Per-(source, country, food_group) basis overrides for the cross-source conversion.

data/curated/nhanes_fped_mapping.csv

FPED column → model food-group mapping and unit-conversion factors.

data/curated/food_loss_waste_overrides.csv

Per-(country, food_group) loss/waste overrides feeding food_loss_waste.csv.

Configuration parameters:

  • config.countries — list of countries.

  • config.food_groups.included — food groups to process.

  • config.baseline_year — reference year for GDD-IA and GBD.

  • config.diet.baseline_age — age label written to NHANES rows (default "All ages").

  • config.diet.fbs_override_foods — foods anchored to FBS supply. See Why animal products use FBS.

  • config.diet.source_basis and config.diet.weight_conversion — per-source native bases and conversion tables.

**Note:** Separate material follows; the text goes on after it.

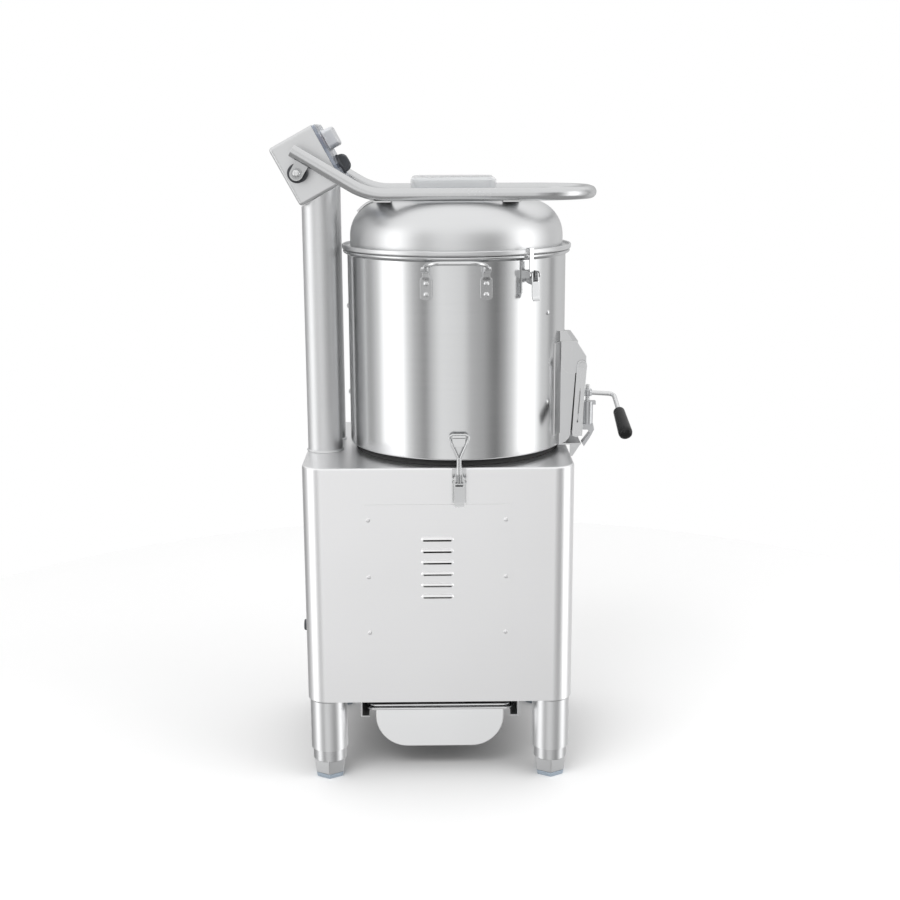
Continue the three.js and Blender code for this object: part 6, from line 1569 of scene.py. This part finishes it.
@dataclass
class Lid:
    """The lid with its window and its hoop."""

    foot: float = 752.3 * MM
    top: float = 820.5 * MM
    radius: float = 152 * MM
    rim: float = 164 * MM
    rim_height: float = 7 * MM
    rim_band: float = 3 * MM
    roll: float = 2.2 * MM
    crease: float = 1.6 * MM
    fillet: float = 1.2 * MM
    shoulder: float = 50 * MM
    wall: float = 1.4 * MM
    window_centre: float = -4.5
    window_half_x: float = 59.5
    window_half_y: float = 63.0
    window_height: float = 32.0
    window_corner: float = 13 * MM
    window_fold: float = 5 * MM
    window_wall: float = 2.4 * MM
    window_gap: float = 0.3 * MM
    hole_inset: float = 9.5
    hole_low: float = 800.0
    hole_high: float = 840.0
    hole_corner: float = 4 * MM
    notch_low: Vector = spot(156, -6.5, 745)
    notch_high: Vector = spot(172, 6.5, 770)
    notch_turn: float = -53.9

    def build(self) -> None:
        """Makes the lid's pieces."""
        self._dome()
        self._window()
        Hoop().build()

    def _dome(self) -> None:
        """Models the rim, wall, shoulder and top in one turn, and cuts the hole and the notch."""
        middle = (self.radius - self.shoulder, self.top - self.shoulder)
        brim, band, ledge = self.rim - self.rim_band, self.rim_band / 2, self.foot + self.wall
        profile = [
            (self.radius - self.wall, self.foot),
            *arc((self.rim - self.roll, self.foot + self.roll), self.roll, -90, 0, 5),
            *arc((self.rim - band, self.foot + self.rim_height - band), band, 0, 180, 8),
            (brim, ledge + self.crease), (brim - self.crease, ledge),
            (self.radius + self.fillet, ledge), (self.radius, ledge + self.fillet),
            *arc(middle, self.shoulder, 0, 90, 18), (0, self.top), (0, self.top - self.wall),
            *arc(middle, self.shoulder - self.wall, 90, 0, 18),
        ]
        dome = Shaper("lid_shell").lathe((AXIS_X, 0, 0), profile, 160).done()
        half_x, half_y = self.window_half_x - self.hole_inset, self.window_half_y - self.hole_inset
        hole = Shaper("hole").block(
            spot(self.window_centre - half_x, -half_y, self.hole_low),
            spot(self.window_centre + half_x, half_y, self.hole_high))
        hole = hole.edges(lambda a, b: abs(a.z - b.z) > MM).bevel(self.hole_corner, 4).done()
        notch = Shaper("notch").block(self.notch_low, self.notch_high).done()
        turned = Bench.moved(notch, "notch_turned", turn_about_axis(self.notch_turn))
        Bench.for_node(Bench.cut(dome, hole, turned), DOME_STEEL, "lid_dome", TURNED)

    def _window(self) -> None:
        """Models the clear hood: a block with rounded corners and folds, open below."""
        base = self.top + self.window_gap
        low = spot(self.window_centre - self.window_half_x, -self.window_half_y, 0)
        high = spot(self.window_centre + self.window_half_x, self.window_half_y, 0)
        low.z, high.z = base, base + self.window_height * MM
        shaper = Shaper("window_hood").block(low, high)
        shaper.edges(lambda a, b: abs(a.z - b.z) > MM).bevel(self.window_corner, 10)
        shaper.edges(lambda a, b: min(a.z, b.z) > high.z - SLACK).bevel(self.window_fold, 6)
        shaper.faces(lambda centre, normal: normal.z < -SQUARE).drop()
        hood = shaper.done()
        Bench.modify(hood, "SOLIDIFY", thickness=self.window_wall, offset=-1.0)
        Bench.for_node(hood, CLEAR_SHEET, "lid_window", 40.0)


@dataclass
class Hoop:
    """The bent tube that lifts the lid, with its straps, ears and hinge pins."""

    pivot: tuple[float, float] = (-216.8, 860.0)
    half: float = 100.0
    tube: float = 8.75 * MM
    tube_wall: float = 1.6 * MM
    level: float = 831.05
    front: float = 189.0
    corner: float = 84 * MM
    knee: float = 91 * MM
    slope: float = 30.6
    end_behind: float = 5.9
    end_above: float = 30.5
    straps: tuple[float, float] = (-102.0, 74.0)
    strap_half: float = 12.0
    strap_low: float = 820.8
    strap_high: float = 823.2
    strap_lap: float = 4.4
    bolt: float = 5.2 * MM
    bolt_dome: float = 6.5 * MM
    bolt_spread: float = 30.0
    tab_half: float = 15.0
    tab_root: float = 0.4
    tab_middle: float = 770.5
    tab_turn: float = 48.0
    ear_half: float = 9.0
    ear_thick: float = 2.5
    ear_drop: float = 10.0
    ear_rise: float = 24.0
    ear_round: float = 8.9 * MM
    collar: tuple[tuple[float, float], ...] = (
        (0, -33.7), (12.4, -33.7), (13.2, -32.9), (13.2, -3.6), (12.4, -2.8), (0, -2.8))
    washer: tuple[tuple[float, float], ...] = (
        (0, -3.4), (4.7, -3.4), (4.7, 2.8), (7.0, 2.8), (7.3, 3.1), (7.3, 4.1), (7.0, 4.4), (0, 4.4))
    button: tuple[tuple[float, float], ...] = (
        (0, 4.9), (5.4, 4.9), (5.4, 5.6), (4.8, 6.6), (3.8, 7.4), (2.6, 7.7), (0, 7.7))
    socket: tuple[float, float, float] = (2.7 * MM, 6 * MM, 9 * MM)

    def build(self) -> None:
        """Makes the hoop's pieces."""
        self._tube()
        self._straps()
        self._tab()
        for label, side in (("near", -1), ("far", 1)):
            self._ear(label, side)
            self._hinge(label, side)

    def _tube(self) -> None:
        """Bends the tube from one hinge round the front to the other."""
        slope = math.radians(self.slope)
        x, z = self.pivot[0] - self.end_behind, self.pivot[1] + self.end_above
        run = (z - self.level) / math.tan(slope)
        stations = ((x, z), (x + run, self.level), (self.front, self.level))
        near = [spot(along, -self.half, height) for along, height in stations]
        route = near + [Vector((place.x, -place.y, place.z)) for place in reversed(near)]
        shaper = Shaper("hoop_tube").ring(route[0], route[1] - route[0], self.tube, 40)
        shaper.drawn(route, (self.knee, self.corner, self.corner, self.knee), 26)
        tube = shaper.done()
        Bench.modify(tube, "SOLIDIFY", thickness=self.tube_wall, offset=-1.0)
        Bench.for_node(tube, HOOP_STEEL, "lid_hoop", BENT)

    def _straps(self) -> None:
        """Models the two straps between the tube's legs, each with two domed bolts."""
        sunk = 0.3 * MM
        profile = [(0, -sunk), (self.bolt, -sunk), *arc((0, -2.4 * MM), self.bolt_dome, 38, 90, 7)]
        bolt = Shaper("strap_bolt").lathe(ORIGIN, profile, 28).done()
        count = 0
        for i, x in enumerate(self.straps, 1):
            strap = Shaper(f"hoop_strap_{i}").block(
                spot(x - self.strap_half, -self.half - self.strap_lap, self.strap_low),
                spot(x + self.strap_half, self.half + self.strap_lap, self.strap_high))
            Bench.for_node(strap.all_edges(ROUND_EDGE, 2).done(), HOOP_STEEL, "lid_hoop", 40.0)
            for y in (-self.bolt_spread, self.bolt_spread):
                count += 1
                place = Matrix.Translation(spot(x, y, self.strap_high))
                twin = Bench.copied(bolt, f"strap_bolt_{count}", place)
                Bench.for_node(twin, SCREW_STEEL, "lid_hoop", FOLDED)
        bpy.data.objects.remove(bolt)

    def _tab(self) -> None:
        """Models the strip that follows the dome's shoulder down from the rear strap."""
        start = self.straps[0]
        shaper = Shaper("hoop_tab").block(
            spot(start - self.tab_root, -self.tab_half, self.strap_low),
            spot(start + self.tab_root, self.tab_half, self.strap_high))
        shaper.faces(lambda centre, normal: normal.x < -SQUARE)
        turn, middle = math.radians(self.tab_turn), spot(start, 0, self.tab_middle)
        bpy.ops.mesh.spin(steps=14, angle=turn, center=middle, axis=(0, 1, 0))
        Bench.for_node(shaper.joined().done(), HOOP_STEEL, "lid_hoop", 40.0)

    def _ear(self, label: str, side: int) -> None:
        """Models the plate from the tube's end down to the hinge pin.

        Args:
            label: The side's name.
            side: -1 for the near side, 1 for the far side.
        """
        shaper = Shaper("ear").block(
            Vector((-self.ear_half, -self.ear_thick, -self.ear_drop)) * MM,
            Vector((self.ear_half, self.ear_thick, self.ear_rise)) * MM)
        shaper.edges(lambda a, b: abs(a.y - b.y) > MM and max(a.z, b.z) < 0).bevel(self.ear_round, 8)
        lean = Matrix.Rotation(math.radians(self.slope), 4, "Y")
        ear = Bench.moved(shaper.done(), f"hoop_ear_{label}", self._pivot_at(side) @ lean)
        Bench.for_node(ear, EAR_STEEL, "lid_hoop", SHARP)

    def _pivot_at(self, side: int) -> Matrix:
        """Gives the move from the origin to one side's hinge pin."""
        return Matrix.Translation(spot(self.pivot[0], side * self.half, self.pivot[1]))

    def _hinge(self, label: str, side: int) -> None:
        """Models the black collar against the control box, and the pin with its washer and button head.

        Args:
            label: The side's name.
            side: -1 for the near side, 1 for the far side.
        """
        face = self._pivot_at(side) @ Matrix.Rotation(-side * math.pi / 2, 4, "X")
        for name, profile, finish in (
            ("collar", self.collar, BLACK_PLASTIC),
            ("washer", self.washer, DARK_STEEL),
            ("button", self.button, SCREW_STEEL),
        ):
            model = Shaper(name).lathe(ORIGIN, in_metres(profile), 48).done()
            if name == "button":
                radius, low, high = self.socket
                recess = Shaper("socket").rod(Vector((0, 0, low)), Vector((0, 0, high)), radius, 6)
                Bench.cut(model, recess.done())
            placed = Bench.moved(model, f"hinge_{name}_{label}", face)
            Bench.for_node(placed, finish, f"hinge_bush_{label}", FOLDED)


@dataclass
class Controls:
    """The posts and the tilted box with its timer and switches."""

    post_radius: float = 25 * MM
    post_wall: float = 2 * MM
    post_rough_top: float = 900 * MM
    weld_foot: float = 1.9 * MM
    weld_side: float = 1.3 * MM
    weld_rise: float = 1.2 * MM
    weld_top: float = 2.2 * MM
    post_foot: float = 465.3
    post_x: float = -192.0
    post_half: float = 38.0
    box_centre: tuple[float, float, float] = (-207.8, 0.0, 868.6)
    box_tilt: float = 28.5
    box_size: tuple[float, float, float] = (67.0, 132.0, 88.5)
    box_round: float = 5 * MM
    box_gap: float = 0.3
    sheet: float = 1.5 * MM

    def build(self) -> None:
        """Makes the posts and the controls."""
        for label, side in (("near", -1), ("far", 1)):
            self._post(label, side)
        self._box()
        for node, finish, edge in (
            ("control_fascia", PLATE_STEEL, FINE_EDGE), ("clear_cover", CLEAR_COVER, ROUND_EDGE),
            ("timer_body", WHITE_PLASTIC, FINE_EDGE), ("timer_knob", BLACK_PLASTIC, ROUND_EDGE),
            ("switch_block", BLACK_PLASTIC, FINE_EDGE), ("start_button", GREEN_PLASTIC, SOFT_EDGE),
            ("stop_button", RED_PLASTIC, SOFT_EDGE), ("switch_boot", BOOT_RUBBER, BLUNT_EDGE),
        ):
            Bench.dressed_node(node, finish, edge)

    def _post(self, label: str, side: int) -> None:
        """Models a post: a tube with a weld at its foot, mitred to the tilted box.

        Args:
            label: The side's name.
            side: -1 for the near side, 1 for the far side.
        """
        centre = spot(self.post_x, side * self.post_half, 0)
        inner, outer, foot = self.post_radius - self.post_wall, self.post_radius, self.post_foot * MM
        profile = [
            (inner, foot), (outer + self.weld_foot, foot), (outer + self.weld_side, foot + self.weld_rise),
            (outer, foot + self.weld_top), (outer, self.post_rough_top), (inner, self.post_rough_top),
        ]
        tilt = math.radians(self.box_tilt)
        down = Vector((math.sin(tilt), 0, -math.cos(tilt)))
        plane = spot(*self.box_centre) + down * (self.box_size[2] / 2 + self.box_gap) * MM
        tube = Shaper(f"post_tube_{label}").lathe(centre, profile, 72).sliced(plane, -down)
        Bench.for_node(tube.done(), POST_STEEL, f"post_{label}", 40.0)

    def _box(self) -> None:
        """Models the folded box, open at the front, and tilts it."""
        half = Vector(self.box_size) * MM / 2
        shaper = Shaper("control_case").block(-half, half)
        shaper.edges(lambda a, b: min(a.x, b.x) < half.x - SLACK).bevel(self.box_round, 6)
        shaper.faces(lambda centre, normal: normal.x > SQUARE)
        shaper.recess(self.sheet, (-2 * half.x + 2 * self.sheet, 0, 0))
        lean = Matrix.Rotation(-math.radians(self.box_tilt), 4, "Y")
        place = Matrix.Translation(spot(*self.box_centre)) @ lean
        placed = Bench.moved(shaper.done(), "control_case_tilted", place)
        Bench.for_node(placed, BOX_STEEL, "control_box", 40.0)


def main() -> None:
    """Builds the scene, sub-assembly by sub-assembly."""
    logging.basicConfig(level=logging.INFO, format="%(name)s %(message)s")
    for part in (Studio(), Cabinet(), Drive(), Drum(), Door(), Lid(), Controls()):
        part.build()
        LOG.info("built %s", type(part).__name__)


if __name__ == "__main__":
    main()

  • config.diet.gdd_ia.cooked_to_raw — per-group cooked→raw inflation factors for GDD-IA (currently red_meat: 1.43).

  • config.diet.gdd_ia.country_proxies — extra proxies beyond the defaults in prepare_gdd_ia_dietary_intake.py.

  • config.diet.nhanes.cycle and .reference_year — FPED release.

  • config.health.risk_factors — drives which food groups are anchored to GBD in Step 1.

  • config.byproducts — foods excluded from share calculation.

Output:

  • processing/{name}/gdd_ia_dietary_intake.csv — GDD-IA group-level intake.

  • processing/{name}/gdd_ia_kcal_target.csv — per-country kcal accounting (total dietary energy, out-of-scope subtotal, in-scope target, refined / whole-grain cereal energy split).

  • processing/{name}/nhanes_dietary_intake.csv — USA NHANES override.

  • processing/{name}/dietary_intake.csv — merged GDD-IA + NHANES.

  • processing/{name}/gbd_food_group_intake.csv — GBD exposure.

  • processing/{name}/baseline_diet.csv — per-food, per-country baseline diet.

Scripts:

  • workflow/scripts/prepare_gdd_ia_dietary_intake.py

  • workflow/scripts/prepare_nhanes_dietary_intake.py

  • workflow/scripts/merge_dietary_sources.py

  • workflow/scripts/prepare_gbd_food_group_intake.py

  • workflow/scripts/estimate_baseline_diet.py

  • workflow/scripts/diet/food_group_projection.py — within-group pooled-projection helpers (FBS-code pools, production-share blends).